Re: I'm clearly missing something
>Councils especially run very stable very important workloads that don't change much, so won't gain Anything from server less
But cloud also offers near-instant global location portability.
So if Solihull town council suddenly needed to move operations to Hawaii then AWS/Azure/GCloud etc could accommodate them much more seamlessly than moving a mainframe.
- Seriously at an early SUN (that's how long ago) cloud conference once, Rolls Royce Aerospace were extolling the virtues of their new cloudy system which meant that if they wanted to move their jet engine business from Derby to anywhere else in the world then their IT could move with it almost instantly.
Erm....
Aren't companies starting to move away from the cloud as it makes them less resilient, less secure, and places them at the mercy of price hikes?
I'm guessing this government policy was cooked up some time ago, governments usually being last on the bandwagon.

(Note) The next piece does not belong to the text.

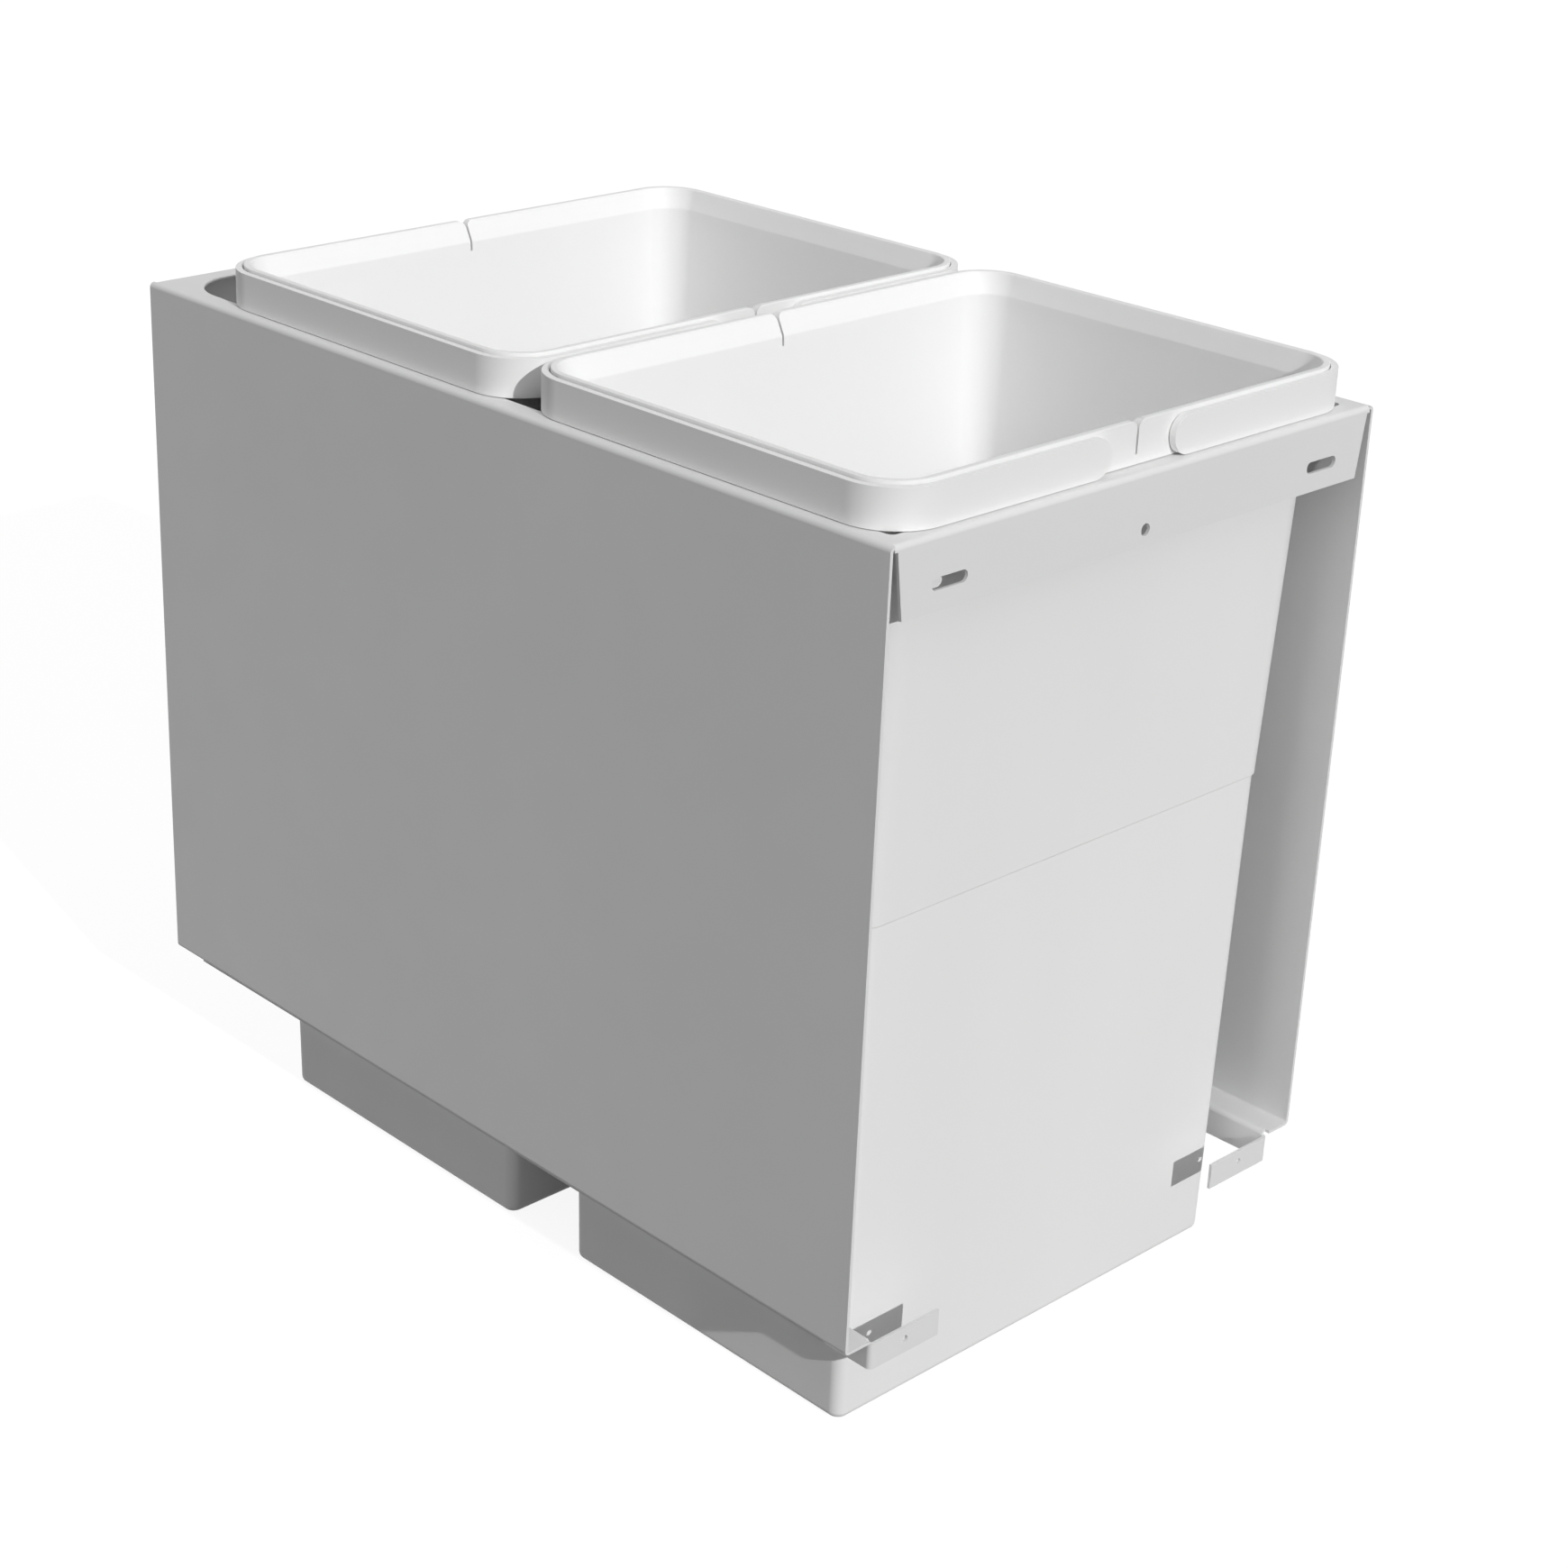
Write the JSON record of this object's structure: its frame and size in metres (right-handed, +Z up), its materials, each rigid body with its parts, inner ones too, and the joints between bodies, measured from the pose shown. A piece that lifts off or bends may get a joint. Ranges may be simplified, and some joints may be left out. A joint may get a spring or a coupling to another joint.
{
  "type": "pull-out waste bin unit",
  "caption": "Folded sheet-steel carrier on concealed full-extension ball runners, holding lift-out waste bins with swing-up bails in one deck opening",
  "frame": {"origin": "centre of the footprint of the closed unit, level with the undersides of the bins", "axes": "+X to the right seen from the front, +Y towards the back of the cabinet, +Z up; the carrier opens along -Y"},
  "size_m": [0.306, 0.5, 0.4415],
  "materials": {
    "powder_coat": "white powder coat, satin",
    "bin_plastic": "white moulded polypropylene, satin",
    "bail_plastic": "white moulded polypropylene, satin",
    "rail_aluminium": "mill finish extrusion",
    "zinc_steel": "zinc plated",
    "ball_steel": "polished",
    "stop_rubber": "matt"
  },
  "bodies": {
    "cabinet_rails": {"left_support_rail": "rail_aluminium", "right_support_rail": "rail_aluminium", "left_rail_rivets": "zinc_steel", "right_rail_rivets": "zinc_steel", "left_stop_buffer": "stop_rubber", "right_stop_buffer": "stop_rubber", "left_fixed_member": "zinc_steel", "right_fixed_member": "zinc_steel"},
    "left_outer_cage_set": {"left_outer_cage": "zinc_steel", "left_outer_balls": "ball_steel"},
    "right_outer_cage_set": {"right_outer_cage": "zinc_steel", "right_outer_balls": "ball_steel"},
    "left_middle": {"left_middle_member": "zinc_steel"},
    "right_middle": {"right_middle_member": "zinc_steel"},
    "left_inner_cage_set": {"left_inner_cage": "zinc_steel", "left_inner_balls": "ball_steel"},
    "right_inner_cage_set": {"right_inner_cage": "zinc_steel", "right_inner_balls": "ball_steel"},
    "carrier": {"carrier_frame": "powder_coat", "left_carrier_member": "zinc_steel", "right_carrier_member": "zinc_steel", "left_panel_bosses": "zinc_steel", "right_panel_bosses": "zinc_steel", "left_member_screws": "zinc_steel", "right_member_screws": "zinc_steel"},
    "front_bin_body": {"front_bin": "bin_plastic"},
    "rear_bin_body": {"rear_bin": "bin_plastic"},
    "front_left_bail": {"front_bin_left_bail": "bail_plastic"},
    "front_right_bail": {"front_bin_right_bail": "bail_plastic"},
    "rear_left_bail": {"rear_bin_left_bail": "bail_plastic"},
    "rear_right_bail": {"rear_bin_right_bail": "bail_plastic"}
  },
  "joints": [
    {"name": "carrier_slide", "type": "slide", "parent": "cabinet_rails", "child": "carrier", "axis": [0, -1, 0], "range_m": [0, 0.4]},
    {"name": "left_middle_slide", "type": "slide", "parent": "cabinet_rails", "child": "left_middle", "axis": [0, -1, 0], "range_m": [0, 0.2001]},
    {"name": "right_middle_slide", "type": "slide", "parent": "cabinet_rails", "child": "right_middle", "axis": [0, -1, 0], "range_m": [0, 0.2001]},
    {"name": "left_outer_cage_slide", "type": "slide", "parent": "cabinet_rails", "child": "left_outer_cage_set", "axis": [0, -1, 0], "range_m": [0, 0.1001]},
    {"name": "right_outer_cage_slide", "type": "slide", "parent": "cabinet_rails", "child": "right_outer_cage_set", "axis": [0, -1, 0], "range_m": [0, 0.1001]},
    {"name": "left_inner_cage_slide", "type": "slide", "parent": "cabinet_rails", "child": "left_inner_cage_set", "axis": [0, -1, 0], "range_m": [0, 0.3001]},
    {"name": "right_inner_cage_slide", "type": "slide", "parent": "cabinet_rails", "child": "right_inner_cage_set", "axis": [0, -1, 0], "range_m": [0, 0.3001]},
    {"name": "front_bin_lift", "type": "slide", "parent": "carrier", "child": "front_bin_body", "axis": [0, 0, 1], "range_m": [0, 0.45]},
    {"name": "rear_bin_lift", "type": "slide", "parent": "carrier", "child": "rear_bin_body", "axis": [0, 0, 1], "range_m": [0, 0.45]},
    {"name": "front_left_bail_hinge", "type": "hinge", "parent": "front_bin_body", "child": "front_left_bail", "pos_m": [-0.029, -0.1343, 0.4312], "axis": [0, 1, 0], "range_deg": [0, 98]},
    {"name": "front_right_bail_hinge", "type": "hinge", "parent": "front_bin_body", "child": "front_right_bail", "pos_m": [0.029, -0.1343, 0.4312], "axis": [0, -1, 0], "range_deg": [0, 98]},
    {"name": "rear_left_bail_hinge", "type": "hinge", "parent": "rear_bin_body", "child": "rear_left_bail", "pos_m": [-0.029, 0.0907, 0.4312], "axis": [0, 1, 0], "range_deg": [0, 98]},
    {"name": "rear_right_bail_hinge", "type": "hinge", "parent": "rear_bin_body", "child": "rear_right_bail", "pos_m": [0.029, 0.0907, 0.4312], "axis": [0, -1, 0], "range_deg": [0, 98]}
  ],
  "couplings": [
    {"joint": "left_middle_slide", "follows": "carrier_slide", "ratio": 0.5},
    {"joint": "right_middle_slide", "follows": "carrier_slide", "ratio": 0.5},
    {"joint": "left_outer_cage_slide", "follows": "carrier_slide", "ratio": 0.25},
    {"joint": "right_outer_cage_slide", "follows": "carrier_slide", "ratio": 0.25},
    {"joint": "left_inner_cage_slide", "follows": "carrier_slide", "ratio": 0.75},
    {"joint": "right_inner_cage_slide", "follows": "carrier_slide", "ratio": 0.75}
  ]
}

Perhaps in tandem with this, they need to begin work on a future strategy to move these folks back off the cloud, in a few years time.
Or maybe they could just keep them off the cloud, improve their security, and donate £1bn to Oracle, compensating them for the public money they would otherwise have bagged.
I'm clearly missing something
So I work in IT for a small local council, several hundred employees serving a couple of hundred thousand residents. Why do I need to push everything to the cloud? There's a bit of a budget problem at the moment as you may have noticed, so cost is absolutely my watchword. Cloud is definitely not cheaper than what we're doing at the moment, so that's out. The main benefits of cloud seem to be connectivity and scalability. Well the number of residents in the area is pretty fixed, we're not going to have a million or so people move in over night, so rapid scalability isn't necessary. All our staff are pretty much within commuting distance from the building, so distributed hosting would gain us nothing, and our infrastructure holds up well to WFH needs. Security is a concern, but as we know, cloud is by no means secure, and presents a much, much larger available attack surface than our set up.
So, why should I be spending extra money on cloud at a time when we really don't have it to spare? Genuine question, I really would love some insight to prove me wrong here.